Copy each line below in which the string "axis" occurs.

— start DATA SHOWN —

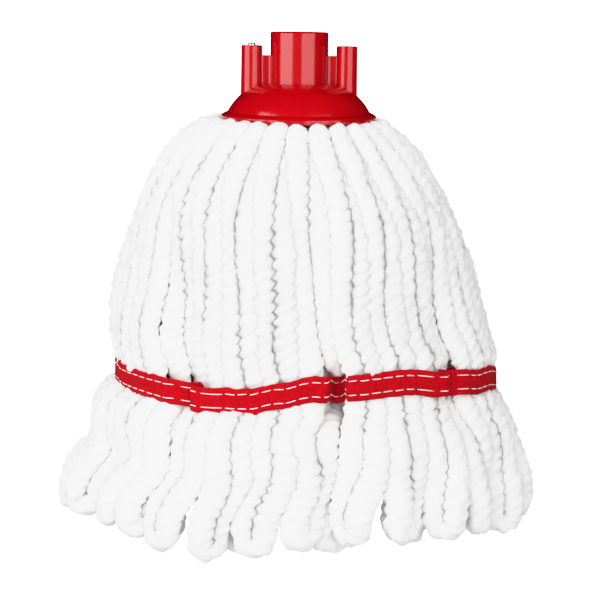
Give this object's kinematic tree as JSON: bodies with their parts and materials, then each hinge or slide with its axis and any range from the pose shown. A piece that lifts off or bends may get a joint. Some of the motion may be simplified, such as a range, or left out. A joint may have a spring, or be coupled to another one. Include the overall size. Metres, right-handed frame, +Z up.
{
  "type": "string mop head",
  "caption": "Round string mop head: moulded handle socket with two screw posts over a skirt of looped yarn held by a stitched belt tape.",
  "frame": {"origin": "on the surface the loops stand on, under the middle of the mop head, on the socket's axis", "axes": "+Z up the handle socket's axis, +X towards the right screw post as seen from the front, -Y towards the front"},
  "size_m": [0.2438, 0.1769, 0.2564],
  "materials": {
    "red_plastic": "glossy moulded plastic",
    "white_yarn": "fluffy twisted microfibre yarn",
    "red_tape": "woven herringbone tape",
    "white_thread": "sewing thread",
    "zinc_steel": "zinc plated"
  },
  "bodies": {
    "root": {"belt_tape_inner": "red_tape", "belt_tape_outer": "red_tape", "centre_stitching": "white_thread", "centre_tape": "red_tape", "clamp_plate": "red_plastic", "clamp_screw_left": "zinc_steel", "clamp_screw_right": "zinc_steel", "inner_loop_01": "white_yarn", "inner_loop_02": "white_yarn", "inner_loop_03": "white_yarn", "inner_loop_04": "white_yarn", "inner_loop_05": "white_yarn", "inner_loop_06": "white_yarn", "inner_loop_07": "white_yarn", "inner_loop_08": "white_yarn", "inner_loop_09": "white_yarn", "inner_loop_10": "white_yarn", "inner_loop_11": "white_yarn", "inner_loop_12": "white_yarn", "socket_housing": "red_plastic", "stitch_row_lower": "white_thread", "stitch_row_upper": "white_thread", "strand_loop_01": "white_yarn", "strand_loop_02": "white_yarn", "strand_loop_03": "white_yarn", "strand_loop_04": "white_yarn", "strand_loop_05": "white_yarn", "strand_loop_06": "white_yarn", "strand_loop_07": "white_yarn", "strand_loop_08": "white_yarn", "strand_loop_09": "white_yarn", "strand_loop_10": "white_yarn", "strand_loop_11": "white_yarn", "strand_loop_12": "white_yarn", "strand_loop_13": "white_yarn", "strand_loop_14": "white_yarn", "strand_loop_15": "white_yarn", "strand_loop_16": "white_yarn", "strand_loop_17": "white_yarn", "strand_loop_18": "white_yarn", "strand_loop_19": "white_yarn", "strand_loop_20": "white_yarn", "strand_loop_21": "white_yarn", "strand_loop_22": "white_yarn", "strand_loop_23": "white_yarn", "strand_loop_24": "white_yarn", "strand_loop_25": "white_yarn", "strand_loop_26": "white_yarn", "strand_loop_27": "white_yarn", "strand_loop_28": "white_yarn", "washer_left": "zinc_steel", "washer_right": "zinc_steel", "yarn_core": "white_yarn"}
  },
  "joints": []
}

— end DATA SHOWN —

RESULT OF THE EXERCISE:
Give this object's kinematic tree as JSON: bodies with their parts and materials, then each hinge or slide with its axis and any range from the pose shown. A piece that lifts off or bends may get a joint. Some of the motion may be simplified, such as a range, or left out. A joint may have a spring, or be coupled to another one. Include the overall size. Metres, right-handed frame, +Z up.
  "frame": {"origin": "on the surface the loops stand on, under the middle of the mop head, on the socket's axis", "axes": "+Z up the handle socket's axis, +X towards the right screw post as seen from the front, -Y towards the front"},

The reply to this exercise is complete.